In a nutshell, re: soft proofing. Make a dup copy of your image and put it up alongside of your original. (Dup file, then go to Window - Arrange) Use the dup as a visual to refer to - re: how you liked the print before soft proofing (Jeff Schewe calls it "the make your picture look like crap" button :-)) Then, using adjustment layers, try and make the soft proof image similar to the original. Often the black point is less intense, the saturation is less intense (esp. w/ reds) , and you may have to lighten the image. These are the most frequent adjustments I have to make using Epson Premium Matte, and Premium Luster (I know, they have changed the paper names, but you can figure it out :-)) After finishing w/ your corrections to the original, throw away the dup w/o saving the changes. Mark says he doesn't use the "Simulate paper color" button. I do, and it REALLY makes your picture look like @#&%. :-)) Experiment and see for yourself!

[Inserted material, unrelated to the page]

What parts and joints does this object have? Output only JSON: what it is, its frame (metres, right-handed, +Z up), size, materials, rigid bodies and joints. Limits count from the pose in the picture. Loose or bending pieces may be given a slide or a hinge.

One cool thing: Using CS3: Command + Y (on a mac) toggles soft proof on and off.
Also, if you look at the top of the screen, at the name of the image, it will show if soft proofing is on or off.
The paper profile chosen is in ( ) after the file name.
Sorry, but soft proofing is EXACTLY looking at the way the print will look on a particular profile/paper/ink combination. Everything else you describe is adjusting the file to make a proper print for said combination. I do agree with the steps listed, but not your first sentence.
Ctrl (command) + Y also works in many other versions of PS, not just CS3.